I'm so disappointed. I misread it as a collection of shitholes, by Kottke, and I was looking forward to what he had to say about all the shitholes.
posted by yhbc at 9:48 PM on August 30, 2018


This is nightmare fuel in Kansas, too. My hometown has been host to salt-mining operations for more than a century. A few sinkholes opened on the property of one of the companies when I was growing up. I haven't found a map to see where the tunnels are to know if I could find myself on the business end of a sinkhole without warning.
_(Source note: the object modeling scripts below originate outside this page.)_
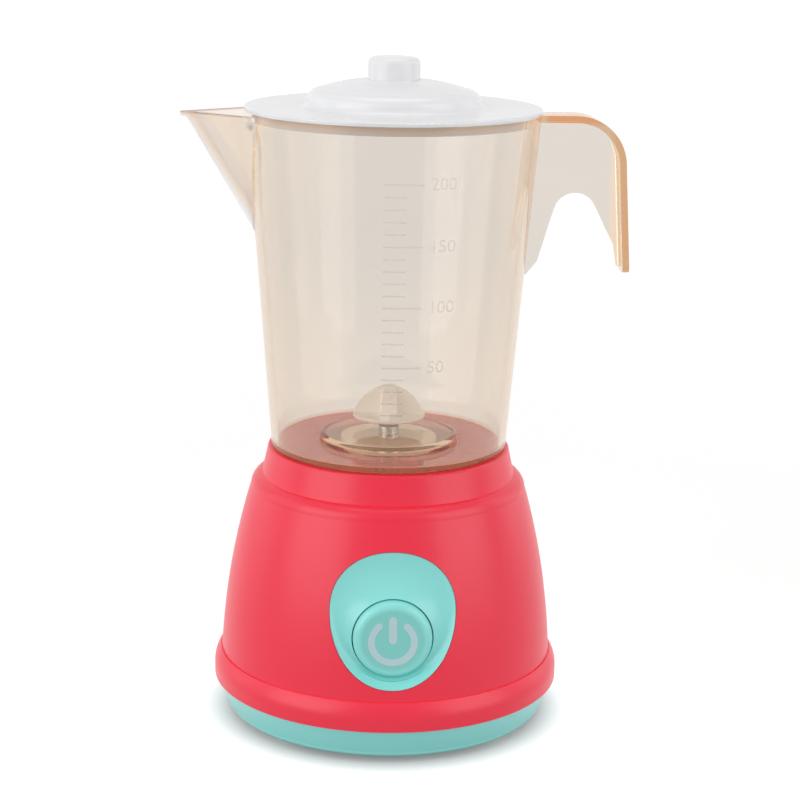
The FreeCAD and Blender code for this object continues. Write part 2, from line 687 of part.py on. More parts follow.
def egg_point(shrink, step, steps):
    """x and z of one point on the bezel's egg, made smaller all round by shrink. Each half is
    an ellipse made a little fuller, and the lower half is longer than the upper one."""
    angle = 2 * math.pi * step / steps
    along, up = math.cos(angle), math.sin(angle)
    power = 2 / number("bezel_fullness")
    high = number("bezel_up" if up >= 0 else "bezel_down") - shrink
    x = math.copysign(abs(along) ** power, along) * (number("bezel_half_wide") - shrink)
    z = math.copysign(abs(up) ** power, up) * high
    return x, number("bezel_z") + z


def egg_wire(shrink, y):
    """The bezel's outline, made smaller all round by shrink, in the plane at y."""
    points = []
    for step in range(48):
        x, z = egg_point(shrink, step, 48)
        points.append(FreeCAD.Vector(x, y, z))
    return closed_curve(points)


def egg_prism(shrink, front, back):
    """A solid egg from y = -front to y = -back."""
    face = Part.Face(egg_wire(shrink, -front))
    return face.extrude(FreeCAD.Vector(0, front - back, 0))


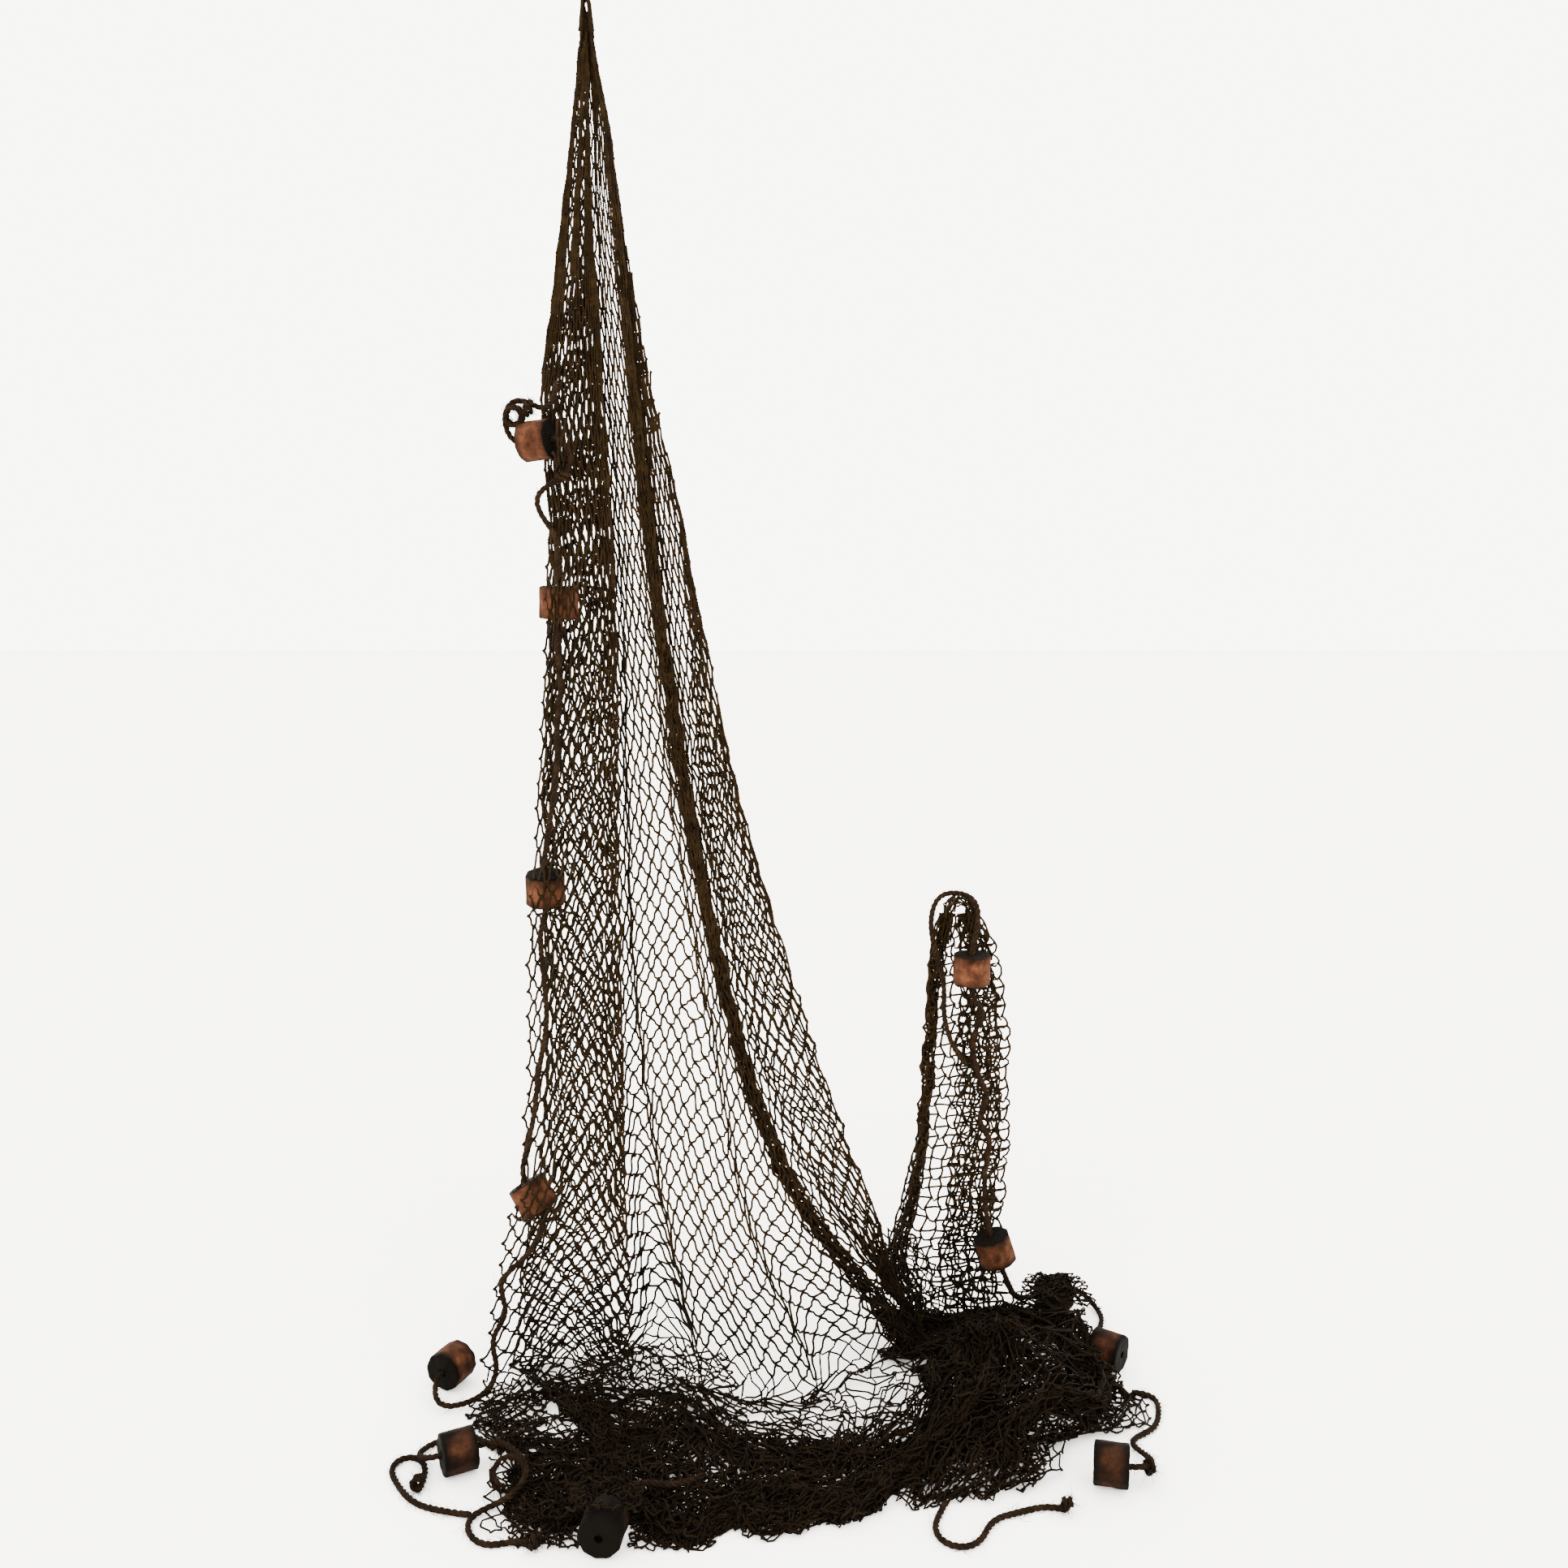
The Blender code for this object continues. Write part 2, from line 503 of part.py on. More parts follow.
# The float line, in stretches between the floats. A stretch leaves the bore of its
# first float, passes its own points and enters the bore of its last one. A side of +1
# is the end that the bore points to, and None stands for an end without a float.
Stretch = namedtuple("Stretch", "name first last points")
STRETCHES = (
    Stretch(
        "line_01",
        ("float_01", -1),
        None,
        (
            (-0.116, -0.079, -0.592),
            (-0.116, -0.074, -0.562),
            (-0.102, -0.070, -0.544),
            (-0.084, -0.072, -0.556),
            (-0.068, -0.066, -0.564),
            (-0.052, -0.053, -0.545),
            (-0.050, -0.0465, -0.520),
        ),
    ),
    Stretch(
        "line_02",
        ("float_01", 1),
        ("float_02", 1),
        (
            (-0.040, -0.087, -0.630),
            (-0.060, -0.074, -0.652),
            (-0.078, -0.072, -0.682),
            (-0.069, -0.073, -0.714),
            (-0.050, -0.078, -0.742),
            (-0.048, -0.092, -0.775),
        ),
    ),
    Stretch(
        "line_03",
        ("float_02", -1),
        ("float_03", 1),
        (
            (-0.050, -0.104, -0.900),
            (-0.046, -0.100, -0.950),
            (-0.052, -0.107, -1.010),
            (-0.053, -0.119, -1.080),
            (-0.061, -0.132, -1.140),
            (-0.066, -0.148, -1.178),
        ),
    ),
    Stretch(
        "line_04",
        ("float_03", -1),
        ("float_04", 1),
        (
            (-0.076, -0.166, -1.310),
            (-0.073, -0.166, -1.370),
            (-0.069, -0.1766, -1.440),
            (-0.080, -0.1904, -1.510),
            (-0.086, -0.205, -1.570),
            (-0.094, -0.221, -1.612),
        ),
    ),
    Stretch(
        "line_05",
        ("float_04", -1),
        ("float_05", -1),
        (
            (-0.080, -0.264, -1.745),
            (-0.102, -0.256, -1.775),
            (-0.134, -0.261, -1.810),
            (-0.124, -0.268, -1.850),
            (-0.146, -0.274, -1.890),
            (-0.138, -0.283, -1.930),
            (-0.152, -0.301, -1.956),
            (-0.184, -0.320, FLOOR + 0.012),
            (-0.216, -0.322, FLOOR + 0.014),
        ),
    ),
    Stretch(
        "line_06",
        None,
        ("float_06", -1),
        (
            (-0.1182, -0.4108, CORD_ON_FLOOR),
            (-0.145, -0.388, CORD_ON_FLOOR),
            (-0.170, -0.382, CORD_ON_FLOOR),
            (-0.198, -0.396, CORD_ON_FLOOR),
            (-0.214, -0.424, CORD_ON_FLOOR + 0.006),
            (-0.208, -0.452, CORD_ON_FLOOR + 0.016),
        ),
    ),
    Stretch(
        "line_07",
        ("float_06", 1),
        None,
        (
            (-0.104, -0.440, FLOOR + 0.034),
            (-0.078, -0.458, FLOOR + 0.030),
            (-0.060, -0.488, FLOOR + 0.028),
            (-0.068, -0.522, FLOOR + 0.020),
            (-0.096, -0.536, FLOOR + 0.010),
            (-0.122, -0.552, CORD_ON_FLOOR),
            (-0.112, -0.588, CORD_ON_FLOOR),
            (-0.084, -0.604, CORD_ON_FLOOR),
            (-0.056, -0.594, CORD_ON_FLOOR),
            (-0.030, -0.606, CORD_ON_FLOOR),
        ),
    ),
    Stretch(
        "line_08",
        ("float_07", 1),
        None,
        (
            (0.070, -0.534, FLOOR + 0.031),
            (0.090, -0.522, FLOOR + 0.032),
            (0.115, -0.524, FLOOR + 0.033),
            (0.140, -0.524, FLOOR + 0.0310),
            (0.172, -0.508, FLOOR + 0.0326),
        ),
    ),
    Stretch(
        "line_09",
        ("float_08", 1),
        None,
        (
            (0.764, -0.476, FLOOR + 0.026),
            (0.772, -0.444, FLOOR + 0.014),
            (0.758, -0.398, CORD_ON_FLOOR),
            (0.776, -0.382, CORD_ON_FLOOR),
            (0.800, -0.362, CORD_ON_FLOOR),
            (0.814, -0.325, CORD_ON_FLOOR),
            (0.816, -0.290, CORD_ON_FLOOR),
            (0.7875, -0.2793, CORD_ON_FLOOR),
        ),
    ),
    Stretch(
        "line_10",
        ("float_10", 1),
        ("float_09", -1),
        (
            (0.760, -0.026, FLOOR + 0.022),
            (0.784, -0.050, CORD_ON_FLOOR),
            (0.782, -0.095, CORD_ON_FLOOR),
            (0.758, -0.136, CORD_ON_FLOOR + 0.002),
            (0.738, -0.168, CORD_ON_FLOOR + 0.012),
        ),
    ),
    Stretch(
        "line_11",
        ("float_12", -1),
        ("float_10", -1),
        (
            (0.628, -0.114, -1.886),
            (0.640, -0.108, -1.914),
            (0.652, -0.086, -1.930),
            (0.666, -0.064, -1.944),
        ),
    ),
    Stretch(
        "line_12",
        ("float_11", -1),
        ("float_12", 1),
        (
            (0.572, -0.078, -1.446),
            (0.588, -0.070, -1.465),
            (0.574, -0.068, -1.490),
            (0.573, -0.068, -1.528),
            (0.580, -0.070, -1.565),
            (0.597, -0.070, -1.602),
            (0.580, -0.074, -1.636),
            (0.601, -0.076, -1.664),
            (0.595, -0.080, -1.700),
            (0.592, -0.090, -1.748),
        ),
    ),
    Stretch(
        "line_13",
        ("float_11", 1),
        None,
        (
            (0.574, -0.066, -1.330),
            (0.575, -0.053, -1.300),
            (0.564, -0.038, -1.2859),
            (0.547, -0.031, -1.2862),
            (0.529, -0.033, -1.2835),
            (0.512, -0.044, -1.295),
            (0.504, -0.058, -1.330),
            (0.512, -0.064, -1.370),
            (0.524, -0.062, -1.410),
            (0.528, -0.062, -1.480),
            (0.546, -0.066, -1.528),
            (0.562, -0.068, -1.548),
        ),
    ),
    Stretch(
        "tail_left",
        None,
        None,
        (
            (-0.1223, -0.546, CORD_ON_FLOOR),
            (-0.142, -0.544, CORD_ON_FLOOR),
            (-0.162, -0.537, CORD_ON_FLOOR),
            (-0.186, -0.531, CORD_ON_FLOOR),
            (-0.212, -0.512, CORD_ON_FLOOR),
            (-0.232, -0.484, CORD_ON_FLOOR),
            (-0.248, -0.456, CORD_ON_FLOOR),
            (-0.240, -0.434, CORD_ON_FLOOR),
            (-0.220, -0.444, CORD_ON_FLOOR),
            (-0.207, -0.468, CORD_ON_FLOOR),
            (-0.203, -0.494, CORD_ON_FLOOR),
        ),
    ),
    Stretch(
        "tail_right",
        None,
        None,
        (
            (0.489, -0.5224, CORD_ON_FLOOR),
            (0.478, -0.548, CORD_ON_FLOOR),
            (0.470, -0.572, CORD_ON_FLOOR),
            (0.480, -0.598, CORD_ON_FLOOR),
            (0.506, -0.606, CORD_ON_FLOOR),
            (0.528, -0.590, CORD_ON_FLOOR),
            (0.540, -0.564, CORD_ON_FLOOR),
            (0.562, -0.548, CORD_ON_FLOOR),
            (0.590, -0.540, CORD_ON_FLOOR),
            (0.616, -0.530, CORD_ON_FLOOR),
            (0.642, -0.536, CORD_ON_FLOOR),
        ),
    ),
)
STRAIGHT_OUT = 0.012
POINT_SPACING = 0.018


def bore_point(end, beyond):
    """A point on a float's bore line, this far outside the face that the end names."""
    name, side = end
    row = next(row for row in FLOATS if row.name == name)
    way = Vector(row.bore).normalized() * side
    return Vector(row.middle) + way * (FLOAT_LENGTH / 2 + beyond)


ROUTE_STEPS = 20


def smooth_route(stretch):
    """Evenly spaced points on a smooth curve through the stretch's own points."""
    knots = [Vector(point) for point in stretch.points]
    if stretch.first:
        knots.insert(0, bore_point(stretch.first, STRAIGHT_OUT))
    if stretch.last:
        knots.append(bore_point(stretch.last, STRAIGHT_OUT))
    pieces = ROUTE_STEPS * (len(knots) - 1)
    fine = [smooth_place(knots, step / pieces) for step in range(pieces + 1)]
    for point in fine:
        point.z = max(point.z, CORD_ON_FLOOR)
    lengths = [0.0]
    for start, end in zip(fine, fine[1:]):
        lengths.append(lengths[-1] + (end - start).length)
    count = max(3, round(lengths[-1] / POINT_SPACING))
    route = []
    index = 0
    for step in range(count + 1):
        target = lengths[-1] * step / count
        while index < len(fine) - 2 and lengths[index + 1] < target:
            index += 1
        share = (target - lengths[index]) / (lengths[index + 1] - lengths[index])
        route.append(fine[index].lerp(fine[index + 1], share))
    if stretch.first:
        route.insert(0, bore_point(stretch.first, CLEARANCE))
    if stretch.last:
        route.append(bore_point(stretch.last, CLEARANCE))
    return route


def build_stretch(stretch, material):
    """One plain tube of the float line."""
    route = smooth_route(stretch)
    curve = bpy.data.curves.new(stretch.name, "CURVE")
    curve.dimensions = "3D"
    curve.bevel_depth = CORD_DIAMETER / 2
    curve.bevel_resolution = 2
    curve.use_fill_caps = True
    spline = curve.splines.new("POLY")
    spline.points.add(len(route) - 1)
    for point, place in zip(spline.points, route):
        point.co = (*place, 1.0)
    curve.materials.append(material)
    tube = bpy.data.objects.new(stretch.name, curve)
    bpy.context.collection.objects.link(tube)
    return tube


def main():
    for thing in list(bpy.data.objects):
        bpy.data.objects.remove(thing)
    twine = plain_material("tarred_twine", (0.045, 0.027, 0.015), 0.85)
    cork = plain_material("cork", (0.22, 0.075, 0.04), 0.8)
    rope = plain_material("coir_rope", (0.030, 0.014, 0.009), 0.9)
    build_netting(twine)
    for row in FLOATS:
        build_float(row, cork)
    for stretch in STRETCHES:
        build_stretch(stretch, rope)


main()
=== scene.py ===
"""Looks of a hung gill net: knotted tarred twine, a laid hairy rope and cork floats.

Metres, +Z up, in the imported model's own frame. The origin is the eye that the net hangs
from, the wall is on the +Y side and the foot of the net lies on the surface at FLOOR.
"""

import math
from collections import namedtuple

import bmesh
import bpy
import numpy as np
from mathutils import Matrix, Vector, noise


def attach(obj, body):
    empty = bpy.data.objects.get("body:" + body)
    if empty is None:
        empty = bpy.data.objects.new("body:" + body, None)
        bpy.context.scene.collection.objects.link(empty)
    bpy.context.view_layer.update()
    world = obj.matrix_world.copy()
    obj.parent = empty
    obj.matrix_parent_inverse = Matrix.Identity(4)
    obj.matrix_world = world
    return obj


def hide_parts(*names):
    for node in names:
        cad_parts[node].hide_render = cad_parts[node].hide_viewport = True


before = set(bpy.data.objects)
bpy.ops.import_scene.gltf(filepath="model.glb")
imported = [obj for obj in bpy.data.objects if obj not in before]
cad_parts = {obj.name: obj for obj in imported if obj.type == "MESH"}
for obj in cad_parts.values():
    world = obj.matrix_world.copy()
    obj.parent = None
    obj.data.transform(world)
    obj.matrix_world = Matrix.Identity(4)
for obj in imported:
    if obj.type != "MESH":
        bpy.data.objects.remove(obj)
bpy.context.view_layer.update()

bl_info = {
    "name": "Hung gill net",
    "version": (1, 0, 0),
    "blender": (4, 5, 0),
    "location": "View3D > Sidebar > Net",
    "description": "Knots the netting, lays the rope and threads the cork floats",
    "category": "Object",
}

# Driving dimensions, in metres
HANG_HEIGHT = 1.975
FLOOR = -HANG_HEIGHT
ROPE = 0.008
TWINE = 0.0025
BAR = 0.0205
FLOAT_DIAMETER = 0.058
FLOAT_LENGTH = 0.046
LYING = FLOOR + ROPE / 2 + 0.0005  # the middle of rope that lies on the surface
FLOAT_ON_FLOOR = FLOOR + FLOAT_DIAMETER / 2 + 0.0005

# The hang, as level sections: drop below the eye, x of the left edge, the strong fold,
# both sides of the tight bunch and the right edge, the lean away from the wall, the
# depth of the pleats and how far the open panel billows.
Section = namedtuple("Section", "drop left fold bunch_in bunch_out right lean gape billow")
MAIN_HANG = (
    Section(0.004, -0.0045, -0.001, 0.0025, 0.0035, 0.0045, 0.000, 0.007, 0.000),
    Section(0.026, -0.0075, 0.001, 0.0050, 0.0070, 0.0085, 0.000, 0.009, 0.000),
    Section(0.070, -0.0130, 0.002, 0.0090, 0.0130, 0.0150, 0.000, 0.012, 0.000),
    Section(0.160, -0.025, 0.004, 0.023, 0.029, 0.033, 0.002, 0.014, 0.000),
    Section(0.270, -0.040, 0.005, 0.030, 0.041, 0.052, 0.006, 0.018, 0.001),
    Section(0.420, -0.060, 0.012, 0.044, 0.054, 0.077, 0.013, 0.022, 0.003),
    Section(0.550, -0.075, 0.018, 0.054, 0.067, 0.096, 0.020, 0.026, 0.004),
    Section(0.730, -0.066, 0.028, 0.071, 0.087, 0.130, 0.033, 0.032, 0.006),
    Section(0.900, -0.070, 0.034, 0.090, 0.108, 0.163, 0.047, 0.038, 0.008),
    Section(1.100, -0.082, 0.035, 0.118, 0.138, 0.206, 0.070, 0.045, 0.012),
    Section(1.310, -0.095, 0.038, 0.157, 0.176, 0.264, 0.098, 0.052, 0.020),
    Section(1.540, -0.098, 0.042, 0.209, 0.234, 0.335, 0.130, 0.062, 0.038),
    Section(1.670, -0.111, 0.045, 0.256, 0.286, 0.383, 0.150, 0.070, 0.055),
    Section(1.770, -0.134, 0.050, 0.310, 0.348, 0.424, 0.165, 0.078, 0.075),
    Section(1.870, -0.150, 0.055, 0.385, 0.430, 0.452, 0.178, 0.085, 0.095),
    Section(1.962, -0.158, 0.060, 0.440, 0.490, 0.500, 0.190, 0.090, 0.115),
)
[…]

But there are a lot of old and current salt mines in the region.
posted by bryon at 9:57 PM on August 30, 2018 [1 favorite]


Is this just buzz marketing for donut county?
posted by Just this guy, y'know at 4:11 AM on August 31, 2018


National Geographic:
The Guatemala City sinkhole, estimated to be 60 feet (18 meters) wide and 300 feet (100 meters) deep, appears to have been triggered by the deluge from tropical storm Agatha.

But the cavity formed in the first place because the city—and its underground infrastructure—were built in a region where the first few hundred meters of ground are mostly made up of a material called pumice fill, deposited during past volcanic eruptions.

"Lots of times, volcanic pumice originates as a flow [of loose, gravel-like particles], and because of the heat and the weight, it becomes welded into solid rock," Bonis said.

"In Guatemala City [the pumice is] unconsolidated, it's loose," he said. "It hasn't been hardened into a rock yet, so it's easily eroded, especially by swift running water."
When I first came here, this was all swamp. Everyone said I was daft to build a castle on a swamp, but I built it all the same, just to show them. It sank into the swamp. So I built a second one. And that one sank into the swamp. So I built a third. That burned down, fell over, and then sank into the swamp. But the fourth one stayed up. And that’s what you’re going to get, Son, the strongest city in all of Guatemala.